3. Pursuance to the above stated order, FIR No.112/2011,

at PS Hazrat Nizamuddin under Sections 406/420/468

/471/506 Indian Penal Code, 1860 was registered on

01.05.2011.

4. Vide order dated 02.05.2011 of this Court, protection

was granted to petitioner on arrest.

5. Ld. counsel for the petitioner submits that in the

original complaint dated 17.05.2010, the only allegation

against the petitioner was that pursuant to agreement dated

17.03.2008 the petitioner has not shown the original papers

of property B-4, Nizamuddin (West), New Delhi and

afterwards the complainant came to know that the property

has been mortgaged to a bank against overdraft facility

which the petitioner had intentionally hidden from him.

Otherwise also, the agreement dated 17.03.2008 itself

mentions that the property is free from all encumbrances

except Bank Over Draft facility which shall be cleared before

the date of registration or final payment whichever is later.

6. Ld. counsel for the petitioner further submits that even

during the police enquiry as mentioned in the Action taken

report, the complainant Mehar Elahi has stated to the police

that in second agreement it was made clear that on property

B-4, Nizamuddin (West), New Delhi there is a bank over draft

facility. It is further mentioned that Mehar Elahi could not

make the final payment by the due date as the buyer of his

property has not made payment to him in time and also that

he could not get loan from the bank. It is further mentioned

that "as per version of Mehar Elahi that as the original

documents of the said property were in the bank so it was

mutually decided that the original papers will be released

only then the property can be registered in our names." As

such the allegation of misrepresentation or non-disclosure of

complete facts or hiding facts from Mehar Elahi is absolutely

false and baseless.

7. Thereafter, the complaint has filed another complaint

with the police and complaint case before the court wherein

he changed the allegations completely and has admitted

that the bank over draft facility is mentioned in the

agreement dated 17.03.2008, however, the name of the

bank and other details were not disclosed. This fact itself

shows that the complainant is desperate to wreck vengeance

upon the petitioner and is trying to make a criminal case out

of a purely civil transaction and breach of agreement. The

arbitration proceedings have already been initiated by the

complainant and petition under Section 11 of Arbitration and

Conciliation Act seeking appointment of an arbitrator is

pending before this Court.

8. It is further submitted by ld. counsel for the petitioner

that the breach of agreement is also due to complainant‟s

own fault, as he had failed to make the payment within the

time frame. This fact has also been noted by Hon‟ble Mr.
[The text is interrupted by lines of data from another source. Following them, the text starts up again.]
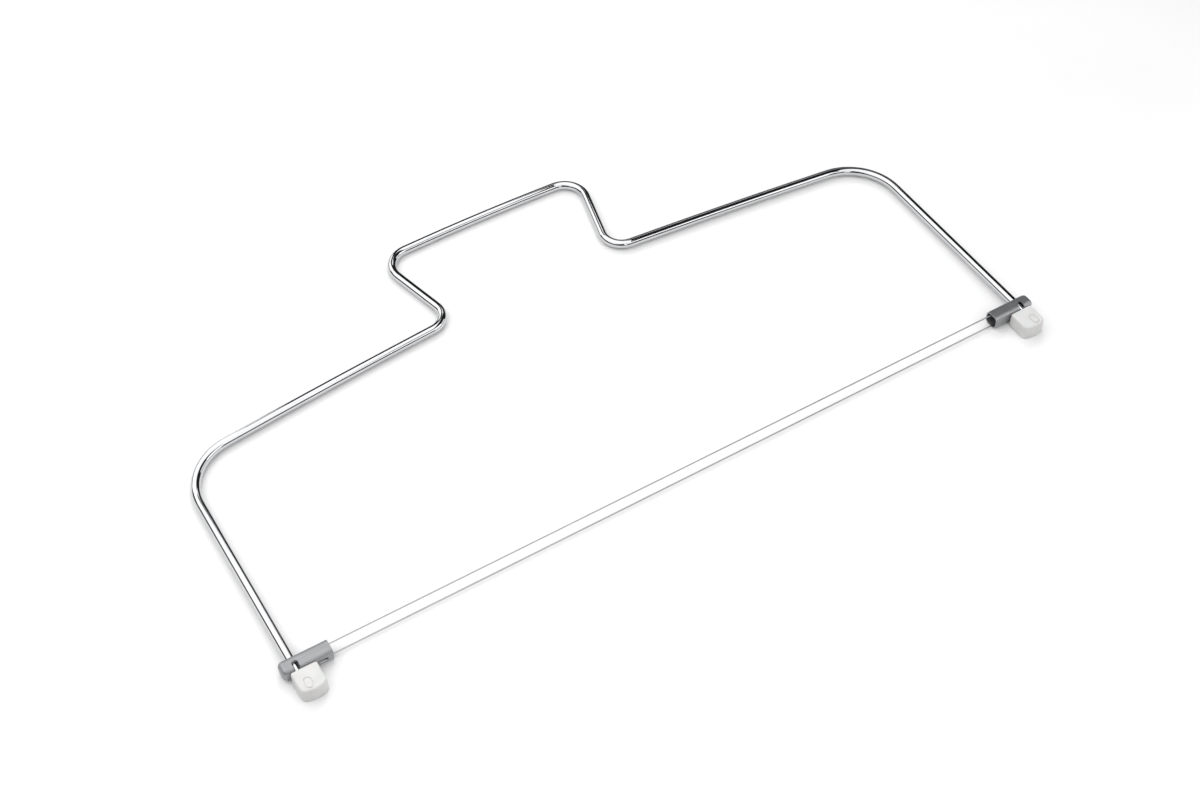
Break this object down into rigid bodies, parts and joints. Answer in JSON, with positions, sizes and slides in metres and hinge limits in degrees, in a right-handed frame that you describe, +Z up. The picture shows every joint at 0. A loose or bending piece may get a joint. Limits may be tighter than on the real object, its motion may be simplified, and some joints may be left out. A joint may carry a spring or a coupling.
{
  "type": "wire cake leveler",
  "caption": "Flat bent-rod cake leveler with a flared handle, white feet on its two legs, and a taut doubled cutting wire between tube sliders that move along the legs.",
  "frame": {"origin": "on the surface that the leveler lies on, under the middle of its length and depth", "axes": "+X along the cutting wire, +Y from the feet towards the handle, +Z up from the surface"},
  "size_m": [0.3222, 0.17, 0.0064],
  "materials": {
    "chromed_rod": "polished",
    "chromed_tube": "polished",
    "steel_wire": "drawn wire",
    "white_plastic": "satin"
  },
  "bodies": {
    "frame": {"left_leg": "chromed_rod", "right_leg": "chromed_rod", "left_shoulder": "chromed_rod", "right_shoulder": "chromed_rod", "handle": "chromed_rod", "left_foot": "white_plastic", "right_foot": "white_plastic"},
    "cutter": {"left_slider": "chromed_tube", "right_slider": "chromed_tube", "cutting_wire": "steel_wire"}
  },
  "joints": [
    {"name": "cutter_slide", "type": "slide", "parent": "frame", "child": "cutter", "axis": [0, 1, -0.0083], "range_m": [0, 0.075]}
  ]
}
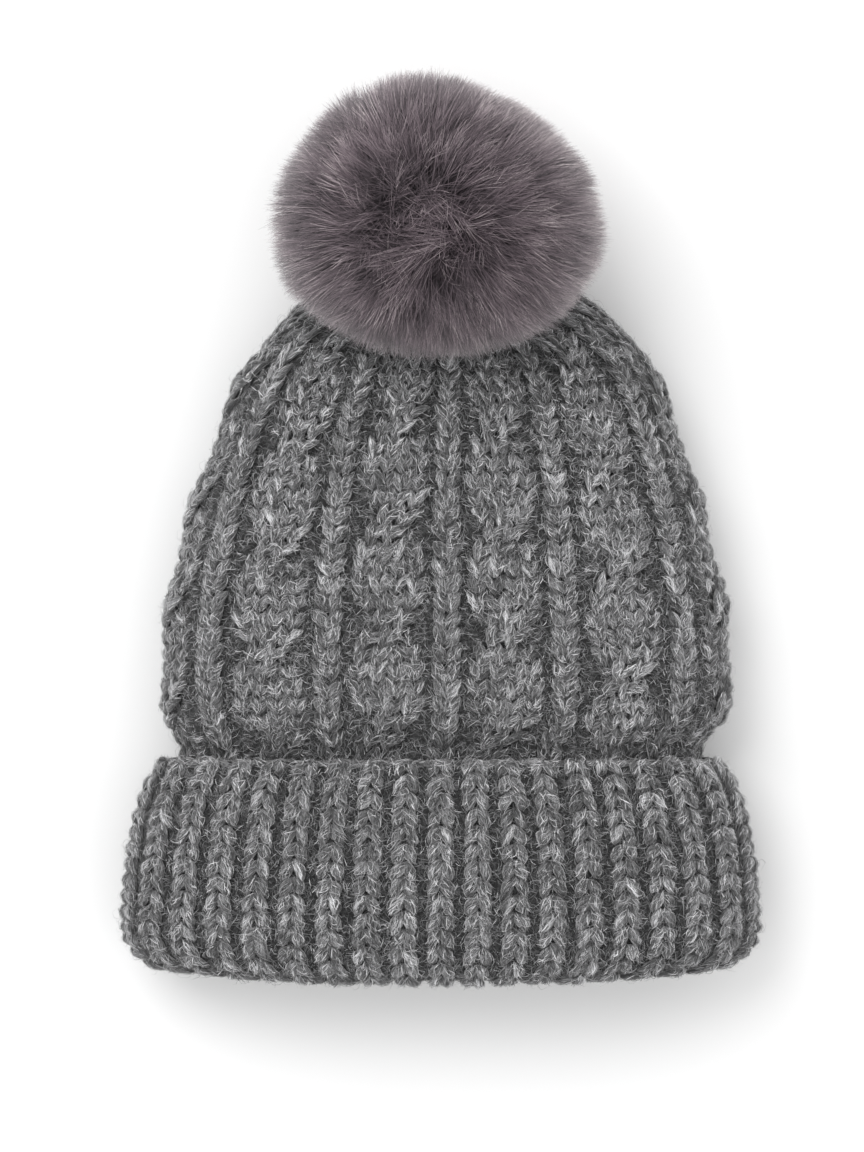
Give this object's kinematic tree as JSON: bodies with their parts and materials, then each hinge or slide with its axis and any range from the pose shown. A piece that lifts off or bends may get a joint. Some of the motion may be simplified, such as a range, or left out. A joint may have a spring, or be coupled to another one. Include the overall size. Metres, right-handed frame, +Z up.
{
  "type": "pom pom beanie",
  "caption": "Chunky knitted winter hat with cabled body, turned-up ribbed cuff and a detachable faux-fur pom on the crown, lying flat.",
  "frame": {"origin": "on the surface that the hat lies on, under the middle of the whole hat's box", "axes": "+Y from the cuff's opening towards the pom, +Z up off the surface towards the front of the hat, +X to the right as the front is looked at with the pom at the top"},
  "size_m": [0.2258, 0.319, 0.1043],
  "materials": {
    "knit_yarn": "brushed chunky wool-blend knit, heathered mid grey with pale flecks",
    "seam_yarn": "plied wool-blend yarn, mid grey",
    "label_satin": "blank woven satin ribbon, off-white",
    "felt": "pressed wool felt, charcoal",
    "snap_metal": "nickel-plated pressed metal",
    "thread": "twisted nylon thread, mauve-grey",
    "filling": "loose polyester fibre, white",
    "fur_backing": "tight knitted fur backing, mauve-grey",
    "fur_pile": "dense soft faux fur, dark mauve-grey with paler tips"
  },
  "bodies": {
    "hat": {"body": "knit_yarn", "back_seam": "seam_yarn", "crown_gather_yarn": "seam_yarn", "care_label": "label_satin", "crown_patch": "felt", "snap_post": "snap_metal", "snap_stud": "snap_metal"},
    "cuff": {"cuff": "knit_yarn"},
    "snap_ring": {"snap_spring": "snap_metal"},
    "pom": {"snap_socket": "snap_metal", "snap_cap": "snap_metal", "pom_base_disc": "felt", "pom_drawstring": "thread", "pom_stuffing": "filling", "pom_backing": "fur_backing", "pom_pile": "fur_pile"}
  },
  "joints": [
    {"name": "cuff_turn_down", "type": "slide", "parent": "hat", "child": "cuff", "axis": [0, -1, 0], "range_m": [0, 0.066]},
    {"name": "pom_pull_off", "type": "slide", "parent": "hat", "child": "snap_ring", "axis": [0, 0.6342, 0.7732], "range_m": [0, 0.06]},
    {"name": "pom_swivel", "type": "hinge", "parent": "snap_ring", "child": "pom", "pos_m": [0, 0.0868, 0.027], "axis": [0, 0.6342, 0.7732], "continuous": true}
  ]
}
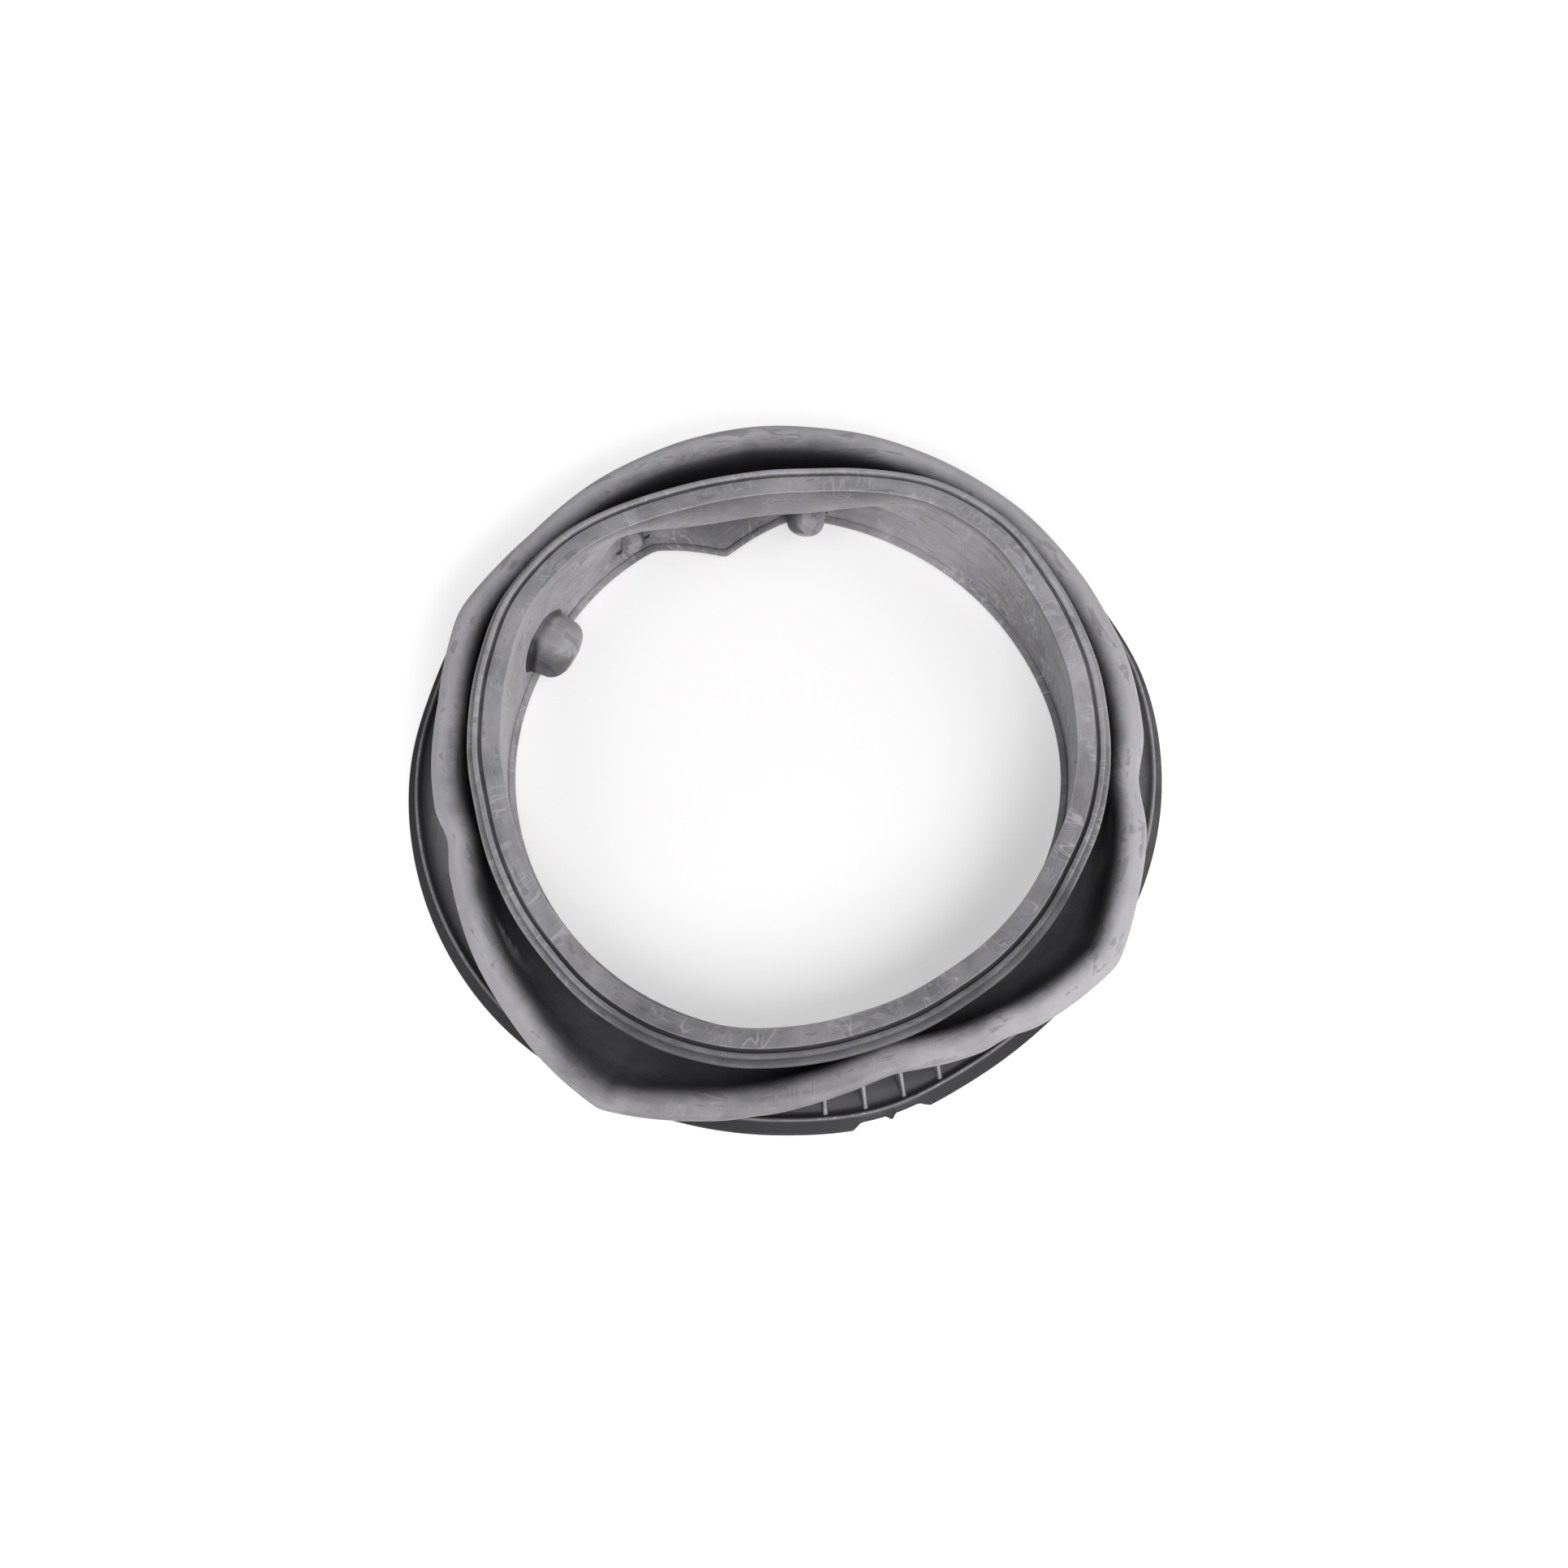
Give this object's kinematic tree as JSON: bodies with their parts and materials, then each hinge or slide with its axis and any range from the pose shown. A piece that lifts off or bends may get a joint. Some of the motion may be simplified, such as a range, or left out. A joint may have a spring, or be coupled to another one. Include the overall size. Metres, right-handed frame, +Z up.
{
  "type": "washing machine door seal",
  "caption": "Ring-shaped rubber bellows seal for a front-loading washer: grooved door lip, deep fold with pulled-out corners, ribbed tub flange, inner ports and a pointed tongue.",
  "frame": {"origin": "middle of the seal's outline, on the plane its tub flange stands on", "axes": "+Z up along the tub axis, from the tub flange to the door lip; +Y towards the tongue that marks the top of the door; +X to the right seen from the door"},
  "size_m": [0.3894, 0.3866, 0.0576],
  "materials": {
    "grey_rubber": "matt moulded rubber with talc"
  },
  "bodies": {
    "root": {"door_seal": "grey_rubber"}
  },
  "joints": []
}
Justice Vipin Sanghi in his order dated 19.11.2010. In paras

16 to 20, it is clearly mentioned that it was the

petitioner/complainant alone who was responsible for the

breach of agreement. It has been further observed that the

telegram dated 26.08.2008 sent by the petitioner herein

clearly shows that respondent/Aman Ullah Khan (petitioner

herein) was insisting upon timely compliance of the

agreement and was willing to complete the transaction.

9. It is further submitted that the complaint made to the

police and the complaint case filed before the court do not

disclose commission of any offence whatsoever. There are

no allegation of forgery of any document as such no offence

under Section 468/471 Indian Penal Code, 1860 is made out.

Similarly the allegations regarding offence under Section 506

Indian Penal Code, 1860 are absolutely vague and bogus.

On the contrary it was the complainant who had been

threatening and defaming the petitioner and his family for

which a FIR was registered on 08.08.2010 against the

respondent/complainant Mehar Elahi and after investigation

into that FIR, charge-sheet has also been filed and same is

pending trial. Similarly, in the entire complaint there is no

allegation of criminal breach of trust or cheating punishable

under Section 406/420 Indian Penal Code, 1860.

10. Ld. counsel for the petitioner further submits that in the

instant case the breach of agreement has been committed

by the respondent/complainant himself by not adhering to

the schedule of payment and not making the final payment

by 31.08.2008 in terms of agreement to sell dated

17.03.2008. Because of the failure of the complainant, the

agreement dated 17.03.2008 stand terminated and the

petitioner is entitled to forfeit the advance amount.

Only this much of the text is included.